1. To show the quality and validity of your data
If your users have no confidence in the data, you won’t get new requests for analysis and projects. But if your data is reliable and dependable—and users have confidence that it is—you’ll get a stream of requests for improvements. In fact, new user requests are a good indicator of the health and confidence in your data, says Smith.
2. To show progress in cleansing and managing data
By measuring against a set of quality metrics and socializing results, organizations can track progress and encourage good behavior.
3. To show how the data is used, i.e., those user requests
If you want to get decision-makers to invest in data quality and data tools, it’s critical that you show that real users interact with the data. This also helps you figure out what analysis tools will be useful investments for your organization.
Data cleansing tools: Effective use and limitations
You should invest in a data cleansing tool, which can take care of perhaps 80 percent of data inconsistencies by automating cleanup or setting up data entry fields to have limited variation, e.g., placing number limits on zip code fields or even checking the codes against a database for accuracy. Dimitry Borochin, a data services architect with TEKsystems, explains how it works. “As data gets loaded into your databases or is already at rest, it triggers a process to validate data against a knowledge base of rules. Fields and records that don’t pass the validation rules get automatically corrected using ‘action rules’ or flagged for manual review by subject matter experts, as in data stewards.”
Organizations that hum along without measuring and monitoring may keep the lights on, but there is little opportunity for progress or conscious, informed decision making.
That means you need human data stewards who maintain and augment that knowledge base over time, drawing on their understanding of the business and downstream ramifications of rules, explains Borochin.
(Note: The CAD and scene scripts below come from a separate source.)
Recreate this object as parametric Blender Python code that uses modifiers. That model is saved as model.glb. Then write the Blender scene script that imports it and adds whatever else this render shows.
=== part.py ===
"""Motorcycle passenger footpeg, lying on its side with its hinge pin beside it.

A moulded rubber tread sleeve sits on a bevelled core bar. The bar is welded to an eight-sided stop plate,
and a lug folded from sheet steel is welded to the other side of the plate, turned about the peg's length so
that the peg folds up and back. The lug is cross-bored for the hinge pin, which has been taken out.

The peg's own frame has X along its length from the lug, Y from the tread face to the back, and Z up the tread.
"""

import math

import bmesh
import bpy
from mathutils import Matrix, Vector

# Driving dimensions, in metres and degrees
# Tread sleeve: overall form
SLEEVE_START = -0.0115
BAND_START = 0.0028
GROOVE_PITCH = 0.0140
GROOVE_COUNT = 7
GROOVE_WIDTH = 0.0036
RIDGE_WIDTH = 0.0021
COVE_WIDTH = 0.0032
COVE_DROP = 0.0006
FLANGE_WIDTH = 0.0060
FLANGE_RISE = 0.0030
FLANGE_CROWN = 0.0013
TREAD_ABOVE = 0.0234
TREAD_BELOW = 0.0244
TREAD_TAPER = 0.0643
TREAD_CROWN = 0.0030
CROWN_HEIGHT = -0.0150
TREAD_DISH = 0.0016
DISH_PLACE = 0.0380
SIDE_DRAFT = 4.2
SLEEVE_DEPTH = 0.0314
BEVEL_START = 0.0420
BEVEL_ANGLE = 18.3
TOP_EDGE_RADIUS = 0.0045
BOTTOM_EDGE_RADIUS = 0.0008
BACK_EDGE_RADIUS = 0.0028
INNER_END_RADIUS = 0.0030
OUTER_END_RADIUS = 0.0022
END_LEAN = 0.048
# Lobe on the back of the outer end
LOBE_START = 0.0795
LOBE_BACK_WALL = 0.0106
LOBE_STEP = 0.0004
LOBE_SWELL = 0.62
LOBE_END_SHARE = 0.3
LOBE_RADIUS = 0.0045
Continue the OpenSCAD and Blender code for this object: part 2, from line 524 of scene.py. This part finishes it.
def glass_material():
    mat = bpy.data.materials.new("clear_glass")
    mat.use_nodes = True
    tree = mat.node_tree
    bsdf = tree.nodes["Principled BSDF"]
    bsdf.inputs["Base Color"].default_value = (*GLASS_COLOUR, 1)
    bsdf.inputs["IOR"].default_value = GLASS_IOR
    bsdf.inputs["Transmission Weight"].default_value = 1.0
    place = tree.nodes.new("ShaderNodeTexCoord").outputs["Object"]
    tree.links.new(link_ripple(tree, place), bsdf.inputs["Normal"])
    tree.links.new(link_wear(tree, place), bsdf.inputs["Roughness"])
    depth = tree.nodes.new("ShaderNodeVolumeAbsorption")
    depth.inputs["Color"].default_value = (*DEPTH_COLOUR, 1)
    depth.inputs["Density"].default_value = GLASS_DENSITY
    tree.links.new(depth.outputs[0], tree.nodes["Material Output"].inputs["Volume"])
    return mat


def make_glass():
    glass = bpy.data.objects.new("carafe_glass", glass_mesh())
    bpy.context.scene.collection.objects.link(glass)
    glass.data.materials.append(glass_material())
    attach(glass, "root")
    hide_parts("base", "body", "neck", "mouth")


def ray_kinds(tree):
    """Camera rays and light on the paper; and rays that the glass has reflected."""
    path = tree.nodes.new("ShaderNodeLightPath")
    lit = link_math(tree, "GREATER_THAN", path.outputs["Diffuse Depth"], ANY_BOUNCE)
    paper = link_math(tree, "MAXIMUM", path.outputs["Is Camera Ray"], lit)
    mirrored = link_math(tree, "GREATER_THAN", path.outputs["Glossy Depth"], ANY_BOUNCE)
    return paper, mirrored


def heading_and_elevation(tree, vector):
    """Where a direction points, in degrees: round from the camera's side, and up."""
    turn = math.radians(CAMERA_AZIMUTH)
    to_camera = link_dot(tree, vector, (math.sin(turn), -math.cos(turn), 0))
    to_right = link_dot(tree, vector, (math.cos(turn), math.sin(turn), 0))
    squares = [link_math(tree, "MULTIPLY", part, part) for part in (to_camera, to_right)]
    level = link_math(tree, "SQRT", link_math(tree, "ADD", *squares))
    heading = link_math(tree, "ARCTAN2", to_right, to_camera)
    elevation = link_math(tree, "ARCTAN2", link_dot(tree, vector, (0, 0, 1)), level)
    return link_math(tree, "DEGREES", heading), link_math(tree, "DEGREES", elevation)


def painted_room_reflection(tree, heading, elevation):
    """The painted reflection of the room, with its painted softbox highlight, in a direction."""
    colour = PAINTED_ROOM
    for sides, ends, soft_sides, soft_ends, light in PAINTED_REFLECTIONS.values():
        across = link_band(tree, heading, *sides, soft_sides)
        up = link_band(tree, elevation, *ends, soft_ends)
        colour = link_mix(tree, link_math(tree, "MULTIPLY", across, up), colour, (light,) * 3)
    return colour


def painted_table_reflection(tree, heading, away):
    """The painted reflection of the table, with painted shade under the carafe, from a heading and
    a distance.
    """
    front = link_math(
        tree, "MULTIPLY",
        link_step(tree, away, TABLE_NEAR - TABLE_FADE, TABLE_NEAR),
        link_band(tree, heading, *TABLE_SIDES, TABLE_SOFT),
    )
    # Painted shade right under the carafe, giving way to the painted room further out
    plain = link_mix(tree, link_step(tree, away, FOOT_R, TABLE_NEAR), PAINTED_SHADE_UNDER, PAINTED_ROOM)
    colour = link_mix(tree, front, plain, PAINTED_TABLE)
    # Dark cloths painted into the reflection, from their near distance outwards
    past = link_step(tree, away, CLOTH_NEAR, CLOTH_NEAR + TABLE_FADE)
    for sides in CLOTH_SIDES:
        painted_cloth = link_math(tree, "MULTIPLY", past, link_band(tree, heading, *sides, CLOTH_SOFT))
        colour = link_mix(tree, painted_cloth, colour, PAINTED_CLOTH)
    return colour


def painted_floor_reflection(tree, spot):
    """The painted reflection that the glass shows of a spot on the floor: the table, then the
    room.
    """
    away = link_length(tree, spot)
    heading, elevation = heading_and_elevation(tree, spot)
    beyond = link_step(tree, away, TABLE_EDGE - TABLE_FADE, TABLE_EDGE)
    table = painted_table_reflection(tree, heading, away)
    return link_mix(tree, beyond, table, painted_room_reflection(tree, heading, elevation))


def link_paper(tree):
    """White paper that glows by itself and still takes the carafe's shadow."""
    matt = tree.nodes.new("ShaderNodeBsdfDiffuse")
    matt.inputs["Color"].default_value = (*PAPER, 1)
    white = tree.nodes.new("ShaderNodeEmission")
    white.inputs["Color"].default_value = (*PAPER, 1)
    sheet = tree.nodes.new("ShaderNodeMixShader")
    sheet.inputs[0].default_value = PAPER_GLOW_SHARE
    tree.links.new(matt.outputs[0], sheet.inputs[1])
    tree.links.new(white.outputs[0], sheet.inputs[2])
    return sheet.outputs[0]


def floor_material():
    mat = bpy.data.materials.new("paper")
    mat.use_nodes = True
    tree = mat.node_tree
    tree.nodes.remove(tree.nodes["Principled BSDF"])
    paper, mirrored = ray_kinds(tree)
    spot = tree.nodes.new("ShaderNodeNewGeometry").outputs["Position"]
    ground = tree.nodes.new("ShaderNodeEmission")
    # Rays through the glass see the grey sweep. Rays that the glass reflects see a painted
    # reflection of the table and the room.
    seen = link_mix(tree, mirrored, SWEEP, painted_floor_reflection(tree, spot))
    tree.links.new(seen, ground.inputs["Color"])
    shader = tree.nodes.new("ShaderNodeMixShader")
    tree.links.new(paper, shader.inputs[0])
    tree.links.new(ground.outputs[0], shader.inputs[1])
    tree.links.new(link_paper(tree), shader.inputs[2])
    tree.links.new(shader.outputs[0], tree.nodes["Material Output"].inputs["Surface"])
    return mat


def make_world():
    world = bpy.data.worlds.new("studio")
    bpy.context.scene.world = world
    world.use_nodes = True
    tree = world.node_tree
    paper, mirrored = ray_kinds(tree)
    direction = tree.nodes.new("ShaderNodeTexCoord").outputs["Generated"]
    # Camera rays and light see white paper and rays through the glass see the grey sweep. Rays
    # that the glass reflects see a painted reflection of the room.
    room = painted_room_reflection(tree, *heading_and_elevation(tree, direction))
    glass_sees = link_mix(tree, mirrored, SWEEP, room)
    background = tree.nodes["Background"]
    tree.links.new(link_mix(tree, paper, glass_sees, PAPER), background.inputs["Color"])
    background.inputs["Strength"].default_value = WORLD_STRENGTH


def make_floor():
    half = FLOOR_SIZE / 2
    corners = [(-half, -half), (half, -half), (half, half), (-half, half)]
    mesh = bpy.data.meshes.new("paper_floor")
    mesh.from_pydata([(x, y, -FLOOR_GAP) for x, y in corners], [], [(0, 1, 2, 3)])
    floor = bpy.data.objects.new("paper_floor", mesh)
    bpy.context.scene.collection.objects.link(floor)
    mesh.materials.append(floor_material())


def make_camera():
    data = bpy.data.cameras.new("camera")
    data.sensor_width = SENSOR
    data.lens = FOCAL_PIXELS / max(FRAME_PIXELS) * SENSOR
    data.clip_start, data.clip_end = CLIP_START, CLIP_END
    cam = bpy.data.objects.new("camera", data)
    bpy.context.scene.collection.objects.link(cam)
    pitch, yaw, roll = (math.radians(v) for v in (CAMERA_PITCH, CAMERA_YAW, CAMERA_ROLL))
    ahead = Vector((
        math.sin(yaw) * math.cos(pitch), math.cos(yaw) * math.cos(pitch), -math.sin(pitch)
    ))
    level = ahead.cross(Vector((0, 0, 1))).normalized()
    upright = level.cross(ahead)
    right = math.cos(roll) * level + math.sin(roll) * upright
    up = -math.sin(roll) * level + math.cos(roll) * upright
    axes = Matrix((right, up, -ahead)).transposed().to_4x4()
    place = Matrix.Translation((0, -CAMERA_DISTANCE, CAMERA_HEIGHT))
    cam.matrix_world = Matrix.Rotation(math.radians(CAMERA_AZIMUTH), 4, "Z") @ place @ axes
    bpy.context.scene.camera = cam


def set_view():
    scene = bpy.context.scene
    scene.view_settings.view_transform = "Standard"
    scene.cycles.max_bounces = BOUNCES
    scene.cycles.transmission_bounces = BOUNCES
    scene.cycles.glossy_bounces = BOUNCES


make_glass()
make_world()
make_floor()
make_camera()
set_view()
Data steward isn’t a full-time role, but is typically a business stakeholder. In addition to maintaining rules, the steward should advocate for data governance and best practices in his or her unit.
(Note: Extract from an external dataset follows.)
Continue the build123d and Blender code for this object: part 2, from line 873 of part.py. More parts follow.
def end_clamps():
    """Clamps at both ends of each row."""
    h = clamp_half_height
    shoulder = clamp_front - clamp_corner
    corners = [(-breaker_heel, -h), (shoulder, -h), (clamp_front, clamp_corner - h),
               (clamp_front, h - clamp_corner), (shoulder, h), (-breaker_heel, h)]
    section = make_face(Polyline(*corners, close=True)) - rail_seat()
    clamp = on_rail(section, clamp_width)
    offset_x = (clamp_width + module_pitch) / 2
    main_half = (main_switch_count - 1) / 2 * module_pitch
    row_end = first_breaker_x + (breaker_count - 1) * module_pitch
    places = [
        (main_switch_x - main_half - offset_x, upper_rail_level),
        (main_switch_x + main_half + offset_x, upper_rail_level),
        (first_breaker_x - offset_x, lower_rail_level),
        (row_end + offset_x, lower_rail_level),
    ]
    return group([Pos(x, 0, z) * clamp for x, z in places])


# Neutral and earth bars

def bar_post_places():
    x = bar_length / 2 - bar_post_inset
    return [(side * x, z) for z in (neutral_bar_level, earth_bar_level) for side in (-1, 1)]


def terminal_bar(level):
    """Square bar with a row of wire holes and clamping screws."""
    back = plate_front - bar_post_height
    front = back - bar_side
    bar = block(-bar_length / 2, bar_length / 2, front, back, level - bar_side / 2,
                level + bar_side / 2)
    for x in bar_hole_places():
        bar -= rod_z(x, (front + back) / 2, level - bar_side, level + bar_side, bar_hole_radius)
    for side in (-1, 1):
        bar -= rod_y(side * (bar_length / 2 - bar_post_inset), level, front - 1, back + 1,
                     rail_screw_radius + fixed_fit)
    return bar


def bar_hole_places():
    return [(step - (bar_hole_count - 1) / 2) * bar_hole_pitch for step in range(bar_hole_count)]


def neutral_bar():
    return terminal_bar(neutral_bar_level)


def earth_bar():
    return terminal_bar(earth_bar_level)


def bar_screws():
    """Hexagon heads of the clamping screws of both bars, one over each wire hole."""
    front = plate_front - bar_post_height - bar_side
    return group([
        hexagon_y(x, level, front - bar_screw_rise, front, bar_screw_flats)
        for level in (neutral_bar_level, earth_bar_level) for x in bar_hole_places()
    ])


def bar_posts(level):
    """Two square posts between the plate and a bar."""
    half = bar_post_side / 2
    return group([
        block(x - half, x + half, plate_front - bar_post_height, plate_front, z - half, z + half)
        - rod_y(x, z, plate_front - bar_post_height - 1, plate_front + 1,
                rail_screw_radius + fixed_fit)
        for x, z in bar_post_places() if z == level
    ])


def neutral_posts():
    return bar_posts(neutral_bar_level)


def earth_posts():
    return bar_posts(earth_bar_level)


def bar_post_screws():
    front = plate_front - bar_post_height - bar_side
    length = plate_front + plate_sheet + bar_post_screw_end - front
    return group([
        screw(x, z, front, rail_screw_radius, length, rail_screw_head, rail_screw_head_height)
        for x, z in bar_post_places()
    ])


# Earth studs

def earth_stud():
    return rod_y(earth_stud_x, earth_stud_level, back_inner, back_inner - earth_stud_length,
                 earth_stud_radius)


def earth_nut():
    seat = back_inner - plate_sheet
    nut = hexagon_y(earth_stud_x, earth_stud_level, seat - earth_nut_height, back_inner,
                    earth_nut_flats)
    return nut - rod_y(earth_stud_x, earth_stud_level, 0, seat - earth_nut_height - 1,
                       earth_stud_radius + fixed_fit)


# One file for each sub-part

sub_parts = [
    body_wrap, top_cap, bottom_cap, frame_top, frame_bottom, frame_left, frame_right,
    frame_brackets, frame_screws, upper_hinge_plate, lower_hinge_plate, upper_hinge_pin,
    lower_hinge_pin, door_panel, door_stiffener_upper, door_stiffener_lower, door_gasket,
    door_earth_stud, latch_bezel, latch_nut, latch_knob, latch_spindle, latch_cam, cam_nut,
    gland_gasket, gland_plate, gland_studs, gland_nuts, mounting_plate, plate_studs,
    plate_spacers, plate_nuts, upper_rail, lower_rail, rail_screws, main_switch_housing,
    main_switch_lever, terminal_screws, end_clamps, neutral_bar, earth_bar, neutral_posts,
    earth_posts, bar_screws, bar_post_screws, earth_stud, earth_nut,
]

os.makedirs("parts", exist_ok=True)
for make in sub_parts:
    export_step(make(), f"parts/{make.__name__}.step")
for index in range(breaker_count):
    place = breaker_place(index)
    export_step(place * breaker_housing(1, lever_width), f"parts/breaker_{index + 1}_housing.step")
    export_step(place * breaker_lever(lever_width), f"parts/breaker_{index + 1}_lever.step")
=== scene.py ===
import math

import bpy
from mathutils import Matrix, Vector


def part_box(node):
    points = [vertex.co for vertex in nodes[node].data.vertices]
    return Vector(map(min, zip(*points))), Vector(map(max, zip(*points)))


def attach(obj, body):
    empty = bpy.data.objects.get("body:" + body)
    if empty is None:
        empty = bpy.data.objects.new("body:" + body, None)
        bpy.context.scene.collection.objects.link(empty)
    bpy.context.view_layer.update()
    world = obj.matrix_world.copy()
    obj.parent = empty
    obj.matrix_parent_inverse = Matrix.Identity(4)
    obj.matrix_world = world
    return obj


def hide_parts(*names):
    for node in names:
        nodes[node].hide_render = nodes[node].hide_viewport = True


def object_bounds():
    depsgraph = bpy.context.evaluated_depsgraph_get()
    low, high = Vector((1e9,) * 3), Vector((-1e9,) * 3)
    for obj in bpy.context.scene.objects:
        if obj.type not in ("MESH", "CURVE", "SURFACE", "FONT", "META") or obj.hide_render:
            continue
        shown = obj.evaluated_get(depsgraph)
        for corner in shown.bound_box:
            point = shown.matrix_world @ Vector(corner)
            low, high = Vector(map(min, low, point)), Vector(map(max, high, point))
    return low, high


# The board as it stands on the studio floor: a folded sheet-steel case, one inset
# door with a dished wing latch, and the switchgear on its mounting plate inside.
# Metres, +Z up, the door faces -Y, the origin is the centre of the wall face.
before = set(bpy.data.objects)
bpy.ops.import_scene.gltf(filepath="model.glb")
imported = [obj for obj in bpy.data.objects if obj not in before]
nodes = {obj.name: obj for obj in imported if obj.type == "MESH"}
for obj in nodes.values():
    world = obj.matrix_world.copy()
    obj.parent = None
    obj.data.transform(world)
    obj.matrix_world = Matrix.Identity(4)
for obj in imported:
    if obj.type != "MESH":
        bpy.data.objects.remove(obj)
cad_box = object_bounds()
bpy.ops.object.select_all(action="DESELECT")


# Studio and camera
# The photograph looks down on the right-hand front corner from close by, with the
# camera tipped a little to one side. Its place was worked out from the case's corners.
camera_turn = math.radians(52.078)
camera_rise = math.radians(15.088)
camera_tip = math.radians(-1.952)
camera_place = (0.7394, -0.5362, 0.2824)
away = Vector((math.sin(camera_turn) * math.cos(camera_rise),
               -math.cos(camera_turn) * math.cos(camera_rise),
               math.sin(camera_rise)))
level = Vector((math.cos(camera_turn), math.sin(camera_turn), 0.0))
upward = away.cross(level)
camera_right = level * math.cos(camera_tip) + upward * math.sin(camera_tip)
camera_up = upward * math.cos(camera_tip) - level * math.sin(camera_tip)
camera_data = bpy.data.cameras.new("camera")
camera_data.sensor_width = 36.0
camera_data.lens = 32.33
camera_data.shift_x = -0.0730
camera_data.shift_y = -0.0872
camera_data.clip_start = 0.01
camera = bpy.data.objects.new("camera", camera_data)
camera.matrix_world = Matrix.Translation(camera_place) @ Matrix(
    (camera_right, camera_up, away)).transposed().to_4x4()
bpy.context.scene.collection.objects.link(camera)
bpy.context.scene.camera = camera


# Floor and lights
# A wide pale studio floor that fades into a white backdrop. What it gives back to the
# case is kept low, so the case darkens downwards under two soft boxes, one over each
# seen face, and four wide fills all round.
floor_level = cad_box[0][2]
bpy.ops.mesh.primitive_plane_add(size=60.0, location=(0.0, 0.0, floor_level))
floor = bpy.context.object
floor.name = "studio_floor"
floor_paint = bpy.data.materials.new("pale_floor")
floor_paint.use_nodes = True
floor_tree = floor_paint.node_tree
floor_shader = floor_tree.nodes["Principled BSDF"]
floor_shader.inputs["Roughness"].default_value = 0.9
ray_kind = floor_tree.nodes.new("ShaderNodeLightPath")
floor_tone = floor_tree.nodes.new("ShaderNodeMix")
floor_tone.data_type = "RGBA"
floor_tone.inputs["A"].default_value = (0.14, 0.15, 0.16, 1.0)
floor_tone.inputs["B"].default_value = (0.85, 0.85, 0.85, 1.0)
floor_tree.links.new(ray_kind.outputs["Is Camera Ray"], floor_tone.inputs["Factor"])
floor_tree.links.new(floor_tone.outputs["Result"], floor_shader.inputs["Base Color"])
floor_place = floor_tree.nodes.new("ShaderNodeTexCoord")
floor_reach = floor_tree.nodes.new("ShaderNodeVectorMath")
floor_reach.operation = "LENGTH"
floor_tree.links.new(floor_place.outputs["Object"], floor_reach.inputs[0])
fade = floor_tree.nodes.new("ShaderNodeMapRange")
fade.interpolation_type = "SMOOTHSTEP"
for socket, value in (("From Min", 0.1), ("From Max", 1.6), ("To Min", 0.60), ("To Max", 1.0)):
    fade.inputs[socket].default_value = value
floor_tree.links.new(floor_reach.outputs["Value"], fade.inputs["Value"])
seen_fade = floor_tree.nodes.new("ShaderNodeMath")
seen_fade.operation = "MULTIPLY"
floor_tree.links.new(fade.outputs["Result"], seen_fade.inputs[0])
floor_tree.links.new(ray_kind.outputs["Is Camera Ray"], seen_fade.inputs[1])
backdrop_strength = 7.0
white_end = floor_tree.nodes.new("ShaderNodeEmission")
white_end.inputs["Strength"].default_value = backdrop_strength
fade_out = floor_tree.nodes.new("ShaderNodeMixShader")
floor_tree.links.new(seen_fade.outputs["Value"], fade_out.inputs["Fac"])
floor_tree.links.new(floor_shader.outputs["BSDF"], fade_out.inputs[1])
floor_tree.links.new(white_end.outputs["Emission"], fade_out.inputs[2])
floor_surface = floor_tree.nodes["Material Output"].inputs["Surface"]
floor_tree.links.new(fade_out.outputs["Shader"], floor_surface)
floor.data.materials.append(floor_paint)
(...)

For instance, if your sales team relies on a CRM like Salesforce, the data steward periodically reviews the data (often quarterly) to discover patterns and outliers in data entries and thinks about what they mean for your organization. He or she may find overlapping naming conventions for your lines of business that make for segmented data and require a lot of time in manual integration—which isn’t just wasted time, but allows a lot of results variation to creep in.
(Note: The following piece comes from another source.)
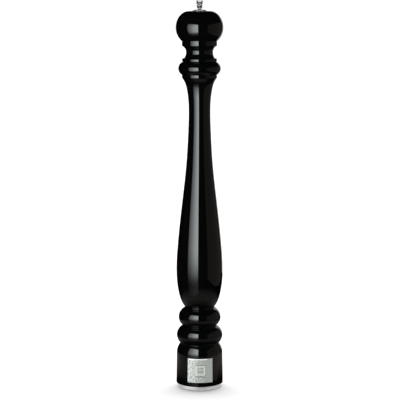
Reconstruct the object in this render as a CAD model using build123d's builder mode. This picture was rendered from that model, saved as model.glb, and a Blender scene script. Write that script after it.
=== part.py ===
from build123d import *
from math import cos, radians, sin
import os

# A tall turned pepper mill, in millimetres. +Z is up along the mill's axis, and the origin is on
# that axis in the resting face. A square steel shaft runs the height of the mill: the wooden head
# turns it, and it turns the toothed cone in the foot. The ring under the foot sets the grind.

os.makedirs("parts", exist_ok=True)

# ---- Driving dimensions --------------------------------------------------------------------

# Heights of the turned profile, from the floor up
UNDERSIDE_Z = 8.5
DRUM_TOP_Z = 71.0
LOW_CREASE_Z = 92.4
LOW_BEAD_Z = 109.3
MID_CREASE_Z = 129.6
HIGH_BEAD_Z = 146.9
TOP_CREASE_Z = 168.4
BELLY_Z = 246.5
NECK_Z = 573.0
COLLAR_LOW_Z = 641.6
COLLAR_TOP_Z = 648.2
BODY_BEAD_Z = 660.9
BODY_TOP_Z = 674.3
RING_TOP_Z = 681.9
COVE_Z = 693.8
HEAD_COLLAR_LOW_Z = 706.4
HEAD_COLLAR_TOP_Z = 716.8
BALL_Z = 743.8
HEAD_TOP_Z = 777.2
MILL_TOP_Z = 800.0

# Radii of the turned profile
FOOT_R = 48.35
DRUM_TOP_R = 47.4
LOW_CREASE_R = 40.0
LOW_BEAD_R = 47.3
MID_CREASE_R = 34.8
HIGH_BEAD_R = 43.4
TOP_CREASE_R = 30.6
BELLY_R = 47.8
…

Who’s responsible for data?
Data should be the responsibility of every person in your organization. Period. “Conscious use of data is the difference between existing and progressing,” says Borochin. “Data is like the human brain. Your brain powers involuntary functions like keeping your heart beating but it’s conscious thought that makes you grow and learn and determine your own fate. Organizations that hum along without measuring and monitoring may keep the lights on, but there is little opportunity for progress or conscious, informed decision making.”
Here are the key players to maintaining and advocating for data integrity:
Data experts: You’ll need data architects who understand not just the technical concepts like data warehousing, but what they mean for your organization. For instance, how much is fast performance and a future-proofed data architecture worth? The right balance depends on knowing the business well.
Data governance board:
A data board is critical for:
1. Managing data system rules
2. Creating and communicating data standards to users
3. Advocating for data cleansing and integration projects
4. Determining data access levels, i.e., permissions
Data scientists (and the role of data lakes): There’s a lot of controversy over what this job title means, the qualifications for it and whether granting a data scientist access to your data is a good idea. Smith thinks you should have data scientists, saying, “Data isn’t meant to be a black box that only a few can use; however, you also can’t turn data loose to the wrong people who might either use it for wrongdoing or aren’t knowledgeable about how to analyze it and misconstrue it. And while you can’t fully prevent that, proper data governance means knowing who is using data and for what purpose.”
Some organizations use the term loosely, looking for someone who isn’t a developer, but has advanced skill in data analysis and reporting best practices, who knows enough to understand what a threshold is.
Other organizations need a higher-skilled person who can use artificial intelligence methods to create new kinds of data analysis and predictive analytics. This person builds models to determine probabilities to certain outcomes based on historical data. “A real data scientist is more than an analyst who queries data in interesting ways. He or she needs the ability to explore as many features and attributes in the data as possible. Ideally, they should have access to a data lake,” says Borochin.
How does a data lake provide self-service and flexibility for data scientists? It’s a single platform where loosely related, structured and/or unstructured data co-exist. By hosting this data in a single place and providing an array of tools to structure, relate and transform it, you allow data scientists the access they need to build data sets with a rich set of attributes.
Another benefit of having a data lake beyond providing a staging condition (data talk for initial loading), is that it offers a higher degree of reliability and accuracy in data cleansing routines.
Focus on what matters
Don’t stretch your organization thin chasing every new technology or tool—you need a strong data quality program as the foundation for strong data outcomes. A data platform you invest in should be flexible, extensible and responsive to business needs. Build a good foundation, look at features that support and enhance business processes and strategic initiatives, and consciously adopt a culture of experimentation.